Berikut adalah kesimpulan dari analisis klaster menggunakan metode K-Means pada dataset Iris:

  • Metode K-Means cukup efektif dalam mengidentifikasi dan membedakan tiga spesies Iris berdasarkan fitur-fitur seperti panjang dan lebar sepal, serta panjang dan lebar petal.
  • Dalam analisis ini, K-Means berhasil membagi 35 sampel Iris ke dalam tiga klaster dengan sebaran yang cukup seimbang: 11 observasi dalam klaster 1 (Setosa), 11 observasi dalam klaster 2 (Versicolor), dan 13 observasi dalam klaster 3 (Virginica).
  • Meski demikian, terdapat sedikit kesalahan dalam klasifikasi. Observasi 15, yang seharusnya masuk klaster 2 (Versicolor), justru masuk ke dalam klaster 3 (Virginica). Hal ini menunjukkan bahwa algoritma K-Means, meski cukup efektif, masih memiliki ruang untuk peningkatan.
  • Kesalahan klasifikasi dapat disebabkan oleh berbagai faktor, termasuk variabilitas alamiah dalam data atau batasan algoritma K-Means itu sendiri.
  • Untuk mengatasi batasan ini, peneliti perlu mempertimbangkan penggunaan teknik lain atau melakukan penyesuaian pada algoritma jika diperlukan.
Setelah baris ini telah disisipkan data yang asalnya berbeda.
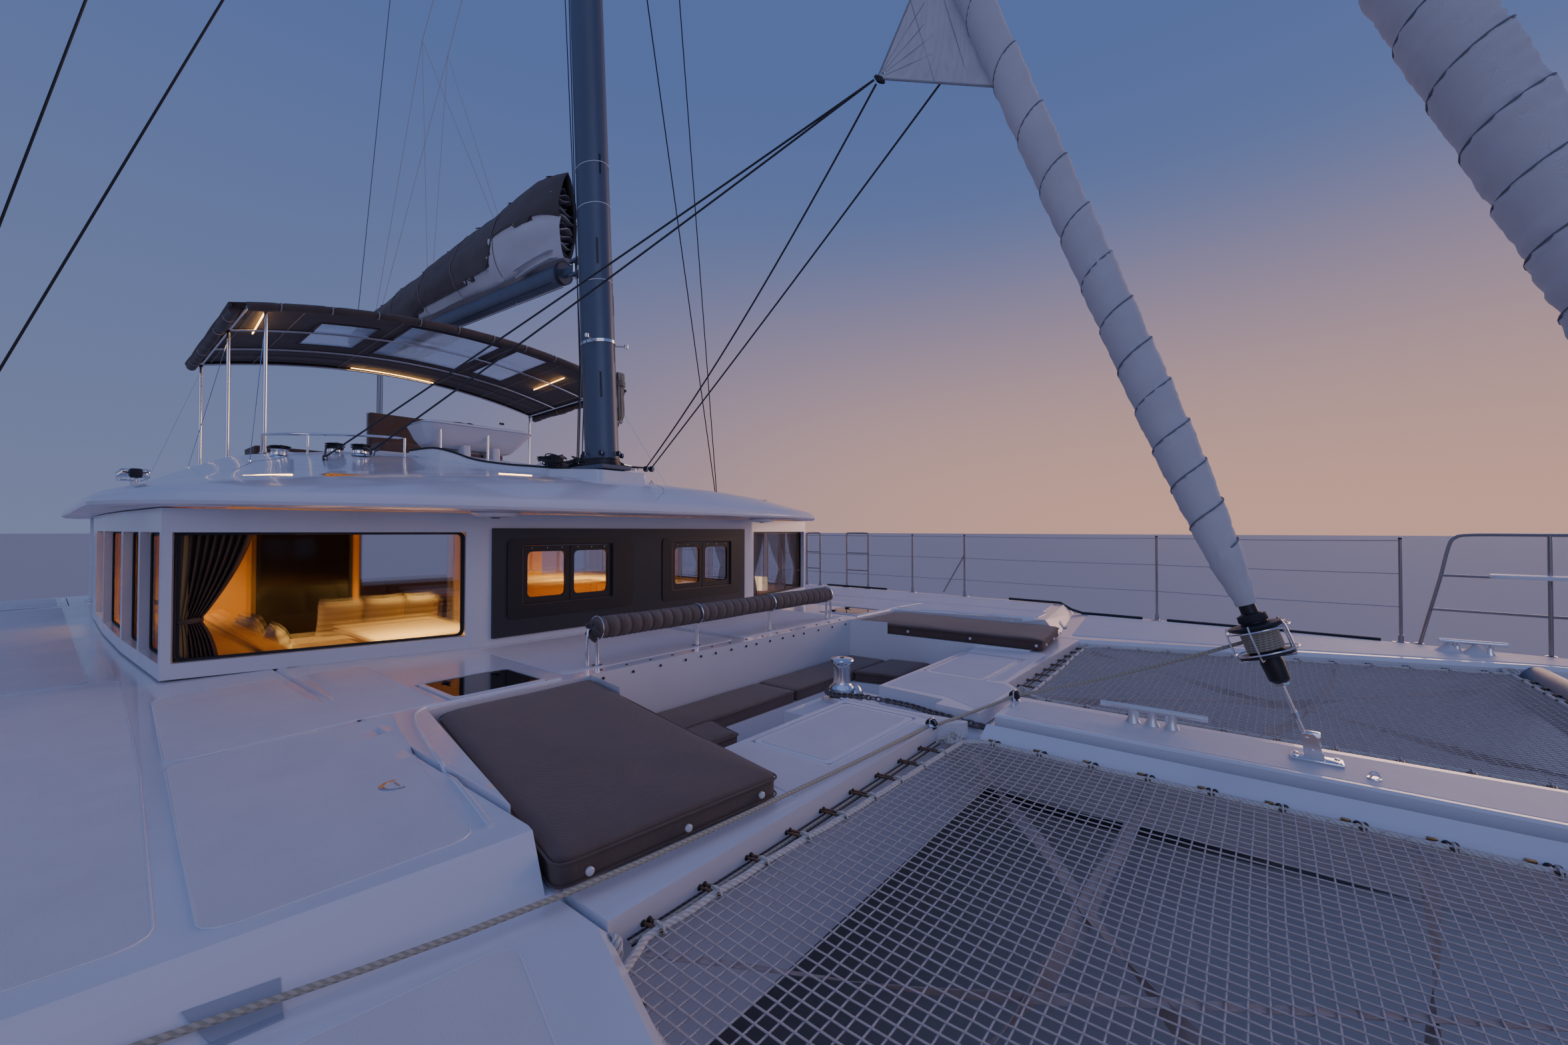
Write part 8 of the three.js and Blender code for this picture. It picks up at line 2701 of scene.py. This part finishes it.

Misalnya, dapat menggunakan teknik klasterisasi lainnya seperti DBSCAN atau Hierarchical Clustering, atau melakukan tuning parameter pada algoritma K-Means.

Secara keseluruhan, analisis ini memberikan wawasan berharga tentang bagaimana K-Means dapat digunakan untuk mengidentifikasi dan mengklasifikasikan spesies Iris berdasarkan fitur-fitur mereka. Meski ada beberapa keterbatasan, K-Means tetap menjadi metode yang berguna dan efisien dalam analisis klaster.